I have a following link structure:
/type1
/type2
/type3
those links correspond to the default language of the site. Unfortunately the client didn't want to add the default language in front of the URL for consistency, therefore only other languages will have URLs like:
/en
/en/type1
/de/type2
/de
/fr/type3
/fr
There are a lot of other variables but only this part is dynamic. My Regex starts as following:
(en|de|fr)?\/?(type1|type2|type3)?\/?
which basically means capture the language if exists, and then capture the page if exists. But it performs a lot more matches than required and also would capture empty string etc.
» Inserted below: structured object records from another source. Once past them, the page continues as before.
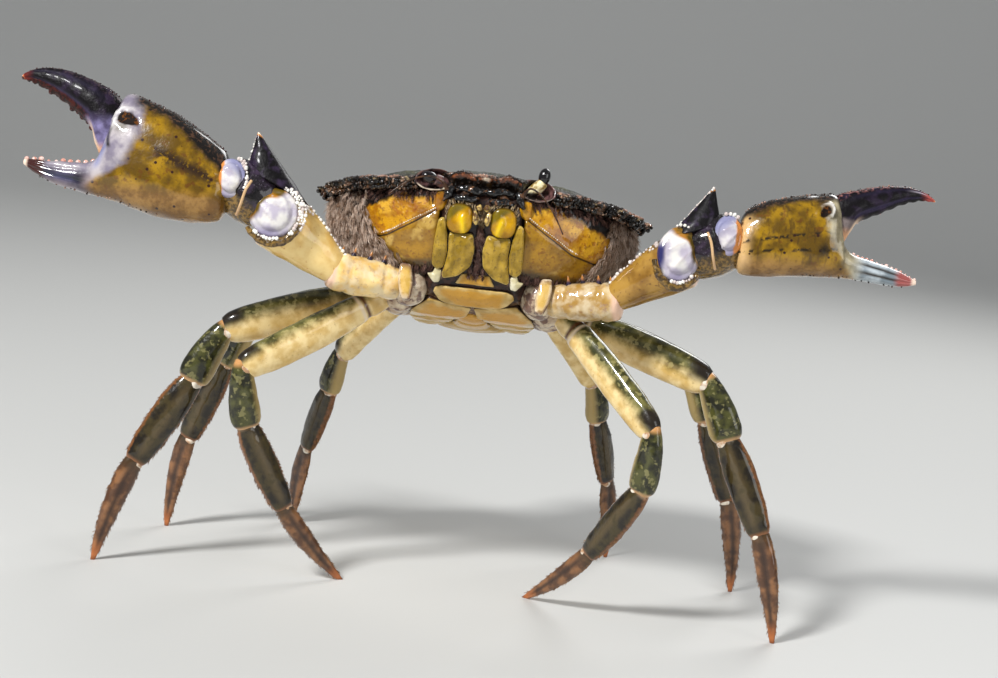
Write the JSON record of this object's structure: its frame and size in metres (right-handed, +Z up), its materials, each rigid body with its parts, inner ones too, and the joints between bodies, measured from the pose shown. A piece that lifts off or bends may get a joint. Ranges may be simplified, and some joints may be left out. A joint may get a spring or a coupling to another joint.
{
  "type": "green crab",
  "caption": "Adult male green crab, life size, standing nose up on its walking legs with both claws raised and spread wide open.",
  "frame": {"origin": "on the floor, under the centre of the bounding box", "axes": "+Z up; +X towards the crab's left claw, the longest extent; +Y towards the rear of the body, so the crab faces -Y"},
  "size_m": [0.219, 0.079, 0.1194],
  "materials": {
    "carapace": "wet, glossy, almost black olive with a paler granular edge",
    "cheek": "wet, glossy, yellow orange, hairy towards the sides",
    "mouth": "wet, glossy, golden yellow and olive",
    "belly": "glossy cream with yellow patches and dark seams",
    "eyestalk": "glossy, pale yellow",
    "eye": "black, very glossy",
    "feeler": "brown",
    "claw_arm": "glossy cream yellow",
    "claw_wrist": "glossy, black olive, cream at the joints",
    "claw_palm": "glossy ochre with dark spots, white by the fingers",
    "claw_finger": "glossy, purple black with a pale red tip",
    "leg_thigh": "glossy, mottled olive",
    "leg_wrist": "glossy, mottled dark olive",
    "leg_shin": "glossy, dark brown olive with orange edges",
    "leg_foot": "glossy orange tan with dark grooves"
  },
  "bodies": {
    "root": {"carapace": "carapace", "thorax": "belly", "tail": "belly", "flank_left": "cheek", "flank_right": "cheek", "mouth_plate_left": "mouth", "mouth_plate_right": "mouth", "eyestalk_left": "eyestalk", "eyestalk_right": "eyestalk", "eye_left": "eye", "eye_right": "eye", "feeler_left": "feeler", "feeler_right": "feeler", "small_feeler_left": "feeler", "small_feeler_right": "feeler", "claw_base_left": "claw_arm", "claw_base_right": "claw_arm", "claw_arm_left": "claw_arm", "claw_arm_right": "claw_arm", "claw_wrist_left": "claw_wrist", "claw_wrist_right": "claw_wrist", "claw_palm_left": "claw_palm", "claw_palm_right": "claw_palm", "claw_finger_left": "claw_finger", "claw_finger_right": "claw_finger", "leg2_thigh_left": "leg_thigh", "leg2_thigh_right": "leg_thigh", "leg2_wrist_left": "leg_wrist", "leg2_wrist_right": "leg_wrist", "leg2_shin_left": "leg_shin", "leg2_shin_right": "leg_shin", "leg2_foot_left": "leg_foot", "leg2_foot_right": "leg_foot", "leg3_thigh_left": "leg_thigh", "leg3_thigh_right": "leg_thigh", "leg3_wrist_left": "leg_wrist", "leg3_wrist_right": "leg_wrist", "leg3_shin_left": "leg_shin", "leg3_shin_right": "leg_shin", "leg3_foot_left": "leg_foot", "leg3_foot_right": "leg_foot", "leg4_thigh_left": "leg_thigh", "leg4_thigh_right": "leg_thigh", "leg4_wrist_left": "leg_wrist", "leg4_wrist_right": "leg_wrist", "leg4_shin_left": "leg_shin", "leg4_shin_right": "leg_shin", "leg4_foot_left": "leg_foot", "leg4_foot_right": "leg_foot", "leg5_thigh_left": "leg_thigh", "leg5_thigh_right": "leg_thigh", "leg5_wrist_left": "leg_wrist", "leg5_wrist_right": "leg_wrist", "leg5_shin_left": "leg_shin", "leg5_shin_right": "leg_shin", "leg5_foot_left": "leg_foot", "leg5_foot_right": "leg_foot"}
  },
  "joints": []
}
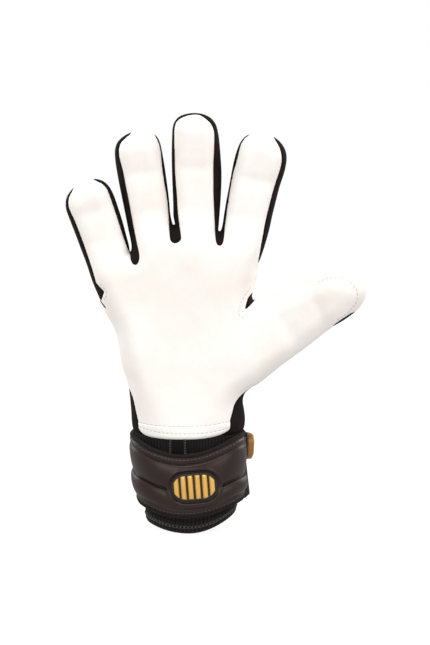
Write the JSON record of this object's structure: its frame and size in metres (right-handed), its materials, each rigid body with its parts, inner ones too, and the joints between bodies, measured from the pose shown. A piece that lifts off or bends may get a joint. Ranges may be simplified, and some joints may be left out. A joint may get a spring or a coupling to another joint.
{
  "type": "goalkeeper glove",
  "caption": "Padded right-hand goalkeeper glove: foam palm, stretch gussets between the fingers, elastic cuff and a wrist strap with a peel-off tab; fingers, thumb and strap move.",
  "frame": {"origin": "on the wrist's centre line, level with the lowest point of the cuff rim", "axes": "+Z along the hand towards the fingertips, -Y out of the palm, +X towards the thumb"},
  "size_m": [0.2089, 0.0674, 0.2893],
  "materials": {
    "latex_foam": "matt foam with a fine open surface",
    "stretch_mesh": "black stretch knit",
    "back_panel": "black coated textile",
    "embossed_pad": "black embossed rubber",
    "soft_lining": "brushed lining",
    "white_binding": "white sewn edge",
    "elastic_knit": "ribbed elastic knit",
    "woven_tape": "woven tape with ladder stitching",
    "strap_leather": "grained synthetic leather, satin",
    "strap_foam": "foam core",
    "edge_binding": "folded and sewn edge",
    "hook_tape": "hook tape",
    "loop_tape": "loop tape",
    "badge_rubber": "moulded rubber",
    "gold_rubber": "gold metallic, satin",
    "amber_rubber": "dark gold moulded rubber"
  },
  "bodies": {
    "hand": {"backhand_lining": "soft_lining", "backhand_panel": "back_panel", "backhand_punch_pad": "embossed_pad", "cuff_bandage": "elastic_knit", "cuff_hem": "elastic_knit", "finger_web_gussets": "stretch_mesh", "loop_patch": "loop_tape", "palm_foam_lining": "soft_lining", "palm_hem_binding": "white_binding", "palm_latex": "latex_foam", "radial_side_gusset": "stretch_mesh", "side_stud_core": "badge_rubber", "side_stud_frame": "amber_rubber", "strap_anchor_binding": "edge_binding", "strap_anchor_foam": "strap_foam", "strap_anchor_lining": "soft_lining", "strap_anchor_shell": "strap_leather", "thumb_web_gusset": "stretch_mesh", "ulnar_side_gusset": "stretch_mesh", "wrist_tape": "woven_tape"},
    "pinky_lower": {"pinky_latex_lower": "latex_foam", "pinky_gusset_lower": "stretch_mesh", "pinky_back_lower": "back_panel"},
    "pinky_upper": {"pinky_latex_upper": "latex_foam", "pinky_gusset_upper": "stretch_mesh", "pinky_back_upper": "back_panel"},
    "ring_lower": {"ring_latex_lower": "latex_foam", "ring_gusset_lower": "stretch_mesh", "ring_back_lower": "back_panel"},
    "ring_upper": {"ring_latex_upper": "latex_foam", "ring_gusset_upper": "stretch_mesh", "ring_back_upper": "back_panel"},
    "middle_lower": {"middle_latex_lower": "latex_foam", "middle_gusset_lower": "stretch_mesh", "middle_back_lower": "back_panel"},
    "middle_upper": {"middle_latex_upper": "latex_foam", "middle_gusset_upper": "stretch_mesh", "middle_back_upper": "back_panel"},
    "index_lower": {"index_latex_lower": "latex_foam", "index_gusset_lower": "stretch_mesh", "index_back_lower": "back_panel"},
    "index_upper": {"index_latex_upper": "latex_foam", "index_gusset_upper": "stretch_mesh", "index_back_upper": "back_panel"},
    "thumb_lower": {"thumb_latex_lower": "latex_foam", "thumb_gusset_lower": "stretch_mesh", "thumb_back_lower": "back_panel"},
    "thumb_upper": {"thumb_latex_upper": "latex_foam", "thumb_gusset_upper": "stretch_mesh", "thumb_back_upper": "back_panel"},
    "strap_flap": {"strap_shell": "strap_leather", "strap_foam": "strap_foam", "strap_lining": "soft_lining", "strap_edge_binding": "edge_binding", "badge_base": "badge_rubber", "badge_face": "gold_rubber"},
    "strap_tab": {"strap_tab_shell": "strap_leather", "strap_tab_foam": "strap_foam", "strap_tab_binding": "edge_binding", "hook_patch": "hook_tape"}
  },
  "joints": [
    {"name": "pinky_base_bend", "type": "hinge", "parent": "hand", "child": "pinky_lower", "pos_m": [-0.0581, -0.008, 0.1976], "axis": [1, 0, 0], "range_deg": [-10, 78]},
    {"name": "pinky_tip_bend", "type": "hinge", "parent": "pinky_lower", "child": "pinky_upper", "pos_m": [-0.0639, -0.00958, 0.2195], "axis": [0.9676, 0, 0.2526], "range_deg": [0, 85]},
    {"name": "ring_base_bend", "type": "hinge", "parent": "hand", "child": "ring_lower", "pos_m": [-0.0272, -0.008, 0.2181], "axis": [1, 0, 0], "range_deg": [-10, 76]},
    {"name": "ring_tip_bend", "type": "hinge", "parent": "ring_lower", "child": "ring_upper", "pos_m": [-0.0312, -0.00994, 0.2456], "axis": [0.9902, 0, 0.1397], "range_deg": [0, 85]},
    {"name": "middle_base_bend", "type": "hinge", "parent": "hand", "child": "middle_lower", "pos_m": [0.006, -0.008, 0.2188], "axis": [1, 0, 0], "range_deg": [-10, 76]},
    {"name": "middle_tip_bend", "type": "hinge", "parent": "middle_lower", "child": "middle_upper", "pos_m": [0.0055, -0.01014, 0.2494], "axis": [0.9999, 0, 0.0164], "range_deg": [0, 85]},
    {"name": "index_base_bend", "type": "hinge", "parent": "hand", "child": "index_lower", "pos_m": [0.0405, -0.008, 0.2133], "axis": [1, 0, 0], "range_deg": [-10, 76]},
    {"name": "index_tip_bend", "type": "hinge", "parent": "index_lower", "child": "index_upper", "pos_m": [0.0459, -0.01, 0.2414], "axis": [0.9824, 0, -0.1869], "range_deg": [0, 85]},
    {"name": "thumb_base_bend", "type": "hinge", "parent": "hand", "child": "thumb_lower", "pos_m": [0.067, -0.014, 0.1422], "axis": [0.5297, 0, -0.8482], "range_deg": [-10, 40]},
    {"name": "thumb_tip_bend", "type": "hinge", "parent": "thumb_lower", "child": "thumb_upper", "pos_m": [0.0891, -0.01954, 0.156], "axis": [0.4576, 0, -0.8891], "range_deg": [-5, 65]},
    {"name": "strap_open", "type": "hinge", "parent": "hand", "child": "strap_flap", "pos_m": [-0.03796, 0, 0.0457], "axis": [0.1483, 0, -0.9889], "range_deg": [0, 110]},
    {"name": "tab_peel", "type": "hinge", "parent": "strap_flap", "child": "strap_tab", "pos_m": [0.0298, -0.01928, 0.0437], "axis": [0, 0.0599, -0.9982], "range_deg": [0, 50]}
  ]
}
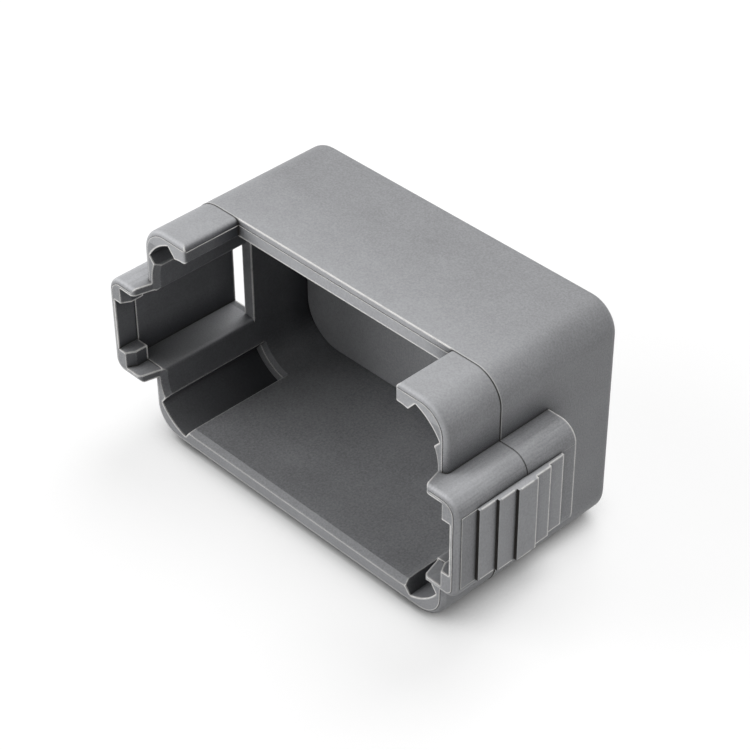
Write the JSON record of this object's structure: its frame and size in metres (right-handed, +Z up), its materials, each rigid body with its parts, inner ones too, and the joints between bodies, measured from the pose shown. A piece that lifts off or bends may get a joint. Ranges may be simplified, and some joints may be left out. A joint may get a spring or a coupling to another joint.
{
  "type": "connector dust cap",
  "caption": "Moulded rectangular cap with a closed back and a notched roof, cored corners and a stepped grip wing on each side, to cover a cable connector.",
  "frame": {"origin": "middle of the part's footprint, on the surface the feet stand on", "axes": "+Z up out of the roof, -Y out of the open mouth and +Y out of the closed back, +X towards the right wing when looking into the mouth; the part is the same on both sides of X = 0"},
  "size_m": [0.0518, 0.0256, 0.0269],
  "materials": {
    "dust_cap": "fine spark-eroded matte grain, self-coloured grey"
  },
  "bodies": {
    "root": {"dust_cap": "dust_cap"}
  },
  "joints": []
}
I'm trying to figure out how to capture all these options:
/en
/en/type1
/type1
in one expression, of course if possible. How can I make one of the two groups to be required, so basically the URL has either both or one of them but never none? I looked at backreferences in conjunction with look-aheads but I think I'm missing some crucial information here...
I would like to preserve the groups so that group1 = language
and group2 = page
I can't think of a way to do what you want with a single regex. But, another possibility would be to use a single regex to just match URL patterns which you want. Then, use a short PHP script to extract the language (if it exists) and page:
$path = "/de/type1";
if (preg_match("/^(?:\/(?:en|de|fr))?(?:\/(?:type1|type2|type3))?$/i", $path, $match)) {
$parts = preg_split("/\//", $path);
if (sizeof($parts) == 3) {
echo "language: " . $parts[1] . ", page: " . $parts[2];
}
else {
if (preg_match("/^(?:en|de|fr)$/i", $parts[1], $match)) {
echo "language: " . $parts[1] . ", page:";
}
else {
echo "language: default, page: " . $parts[1];
}
}
}
This is the pattern I used for matching:
^(?:/(?:en|de|fr))?(?:/(?:type1|type2|type3))?$
It allows for /(type1|type2|type3)
, optionally preceded by a language path.
This one will give you one or the other (whichever comes first), but doesn't require that if you provide both, they match (e.g. you could specify /en/type3, and it would give you /en):
<?php
$pat = '~(/(?:en|de|fr)\b|/type\d\b)~';
$test = ['/en', '/type1', '/en/type1', '/en/type3', '/english/type1'];
foreach ($test as $t) if (preg_match($pat, $t, $match)) echo "'{$t}' = '{$match[1]}'
";
?>
Which gives you:
'/en' = '/en'
'/type1' = '/type1'
'/en/type1' = '/en'
'/en/type3' = '/en'
'/english/type1' = '/type1'
(the last example is to demonstrate why you need the \b in the pattern)